I am trying to autovectorize the following loop. In the following we loop with the i-
and j-
loop over the lower triangle of a matrix. Unfortunetly the vectorization report cannot vectorize (=translate to AVX SIMD instructions) the j- and the k-loop. But I think it is straightforward, because there are no pointer aliases (#pragma ivdep
and compiler option -D NOALIAS
) and the data (x: 1D-array and p: 1D-array) is aligned to 64 bytes.
It could be, that the if
-statement is a problem, but even with the if
-free solution (expensive shifting operation and count the sign of a double) the compiler is not able to vectorize this loop.
__assume_aligned(x, 64);
__assume_aligned(p, 64);
#pragma omp parallel for simd reduction(+:accum)

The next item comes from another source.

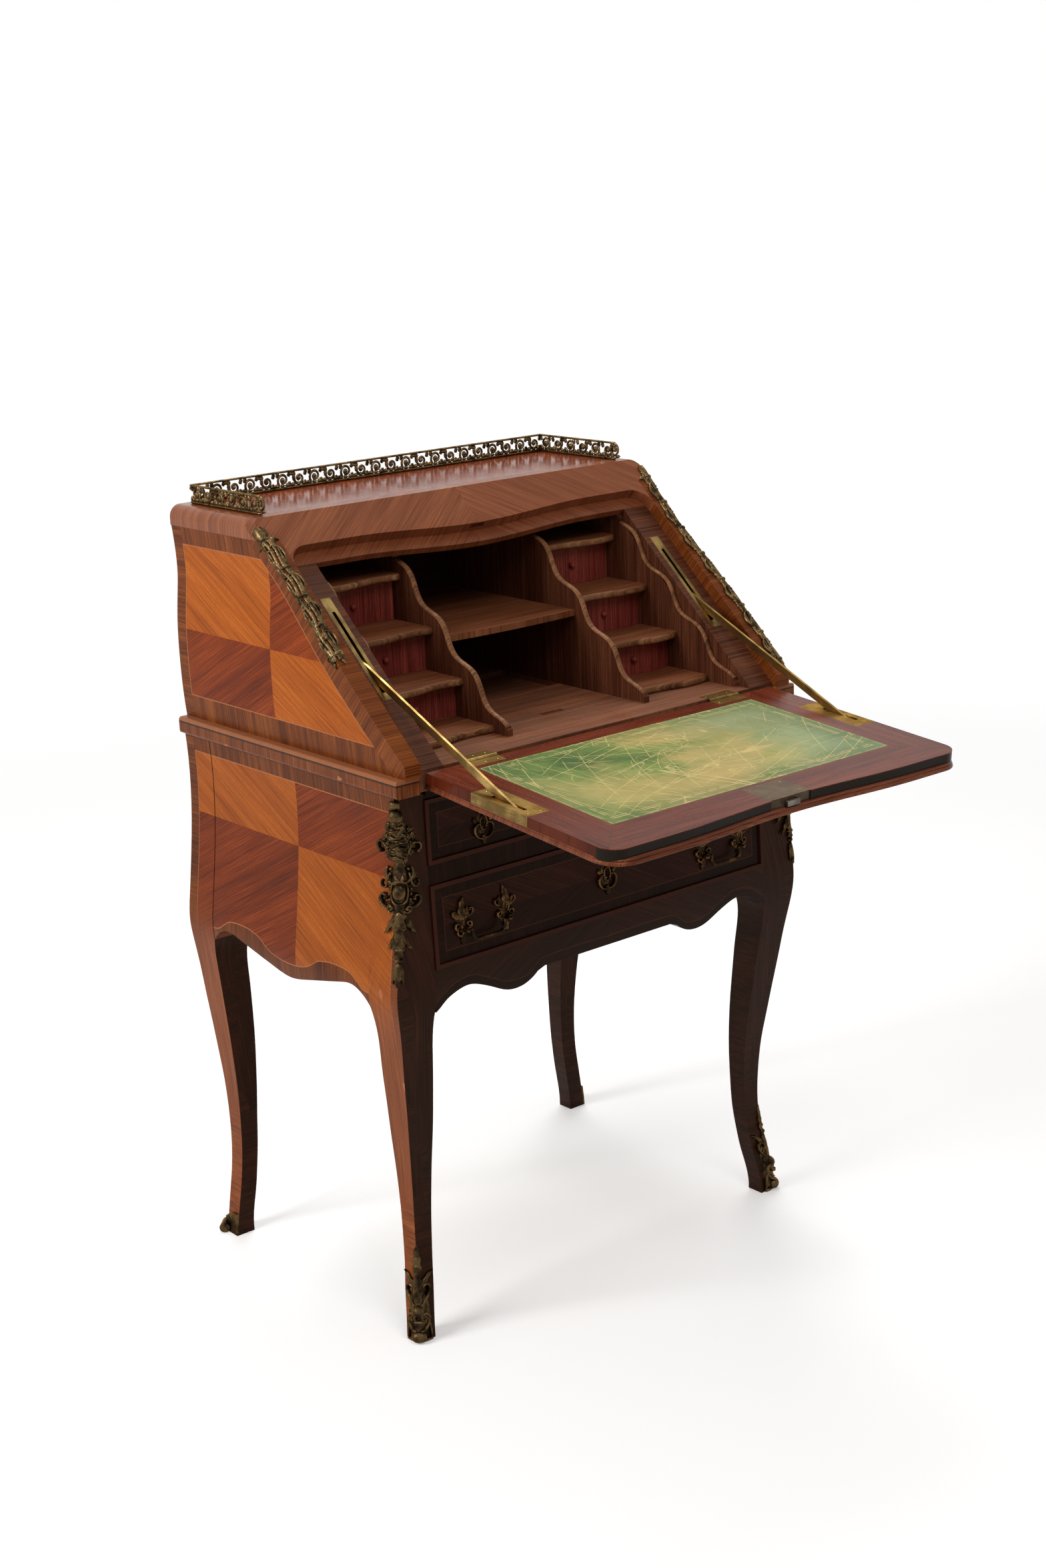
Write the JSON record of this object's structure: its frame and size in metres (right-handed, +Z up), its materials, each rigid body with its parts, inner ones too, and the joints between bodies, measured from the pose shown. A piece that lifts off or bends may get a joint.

for ( int i = 1 ; i < N ; i++ ){ // loop over lower triangle (i,j), OpenMP SIMD LOOP WAS VECTORIZED
for ( int j = 0 ; j < i ; j++ ){ // <-- remark #25460: No loop optimizations reported
double __attribute__((aligned(64))) scalarp = 0.0;
#pragma omp simd
for ( int k=0 ; k < D ; k++ ){ // <-- remark #25460: No loop optimizations reported
// scalar product of \sum_k x_{i,k} \cdot x_{j,k}
scalarp += x[i*D + k] * x[j*D + k];
}
// Alternative to following if:
// accum += - ( (long long) floor( - ( scalarp + p[i] + p[j] ) ) >> 63);
#pragma ivdep
if ( scalarp + p[i] + p[j] >= 0 ){ // check if condition is satisfied
accum += 1;
}
}
}
Does it refer to the problem, that OpenMP starting points for each OpenMP thread are not known until run-time? I thought it this resolves the simd
clause and Intels auto-vectorization is aware of that.
Intel Compiler: 18.0.2 20180210
edit: I've looked into the assembly and now it is clear that the code is already vectorized, sorry for boardering all of you.
Looking into the assembly really helps. Code is already vectorized. OpenMP SIMD LOOP WAS VECTORIZED
takes also care of inner loop in this particular case.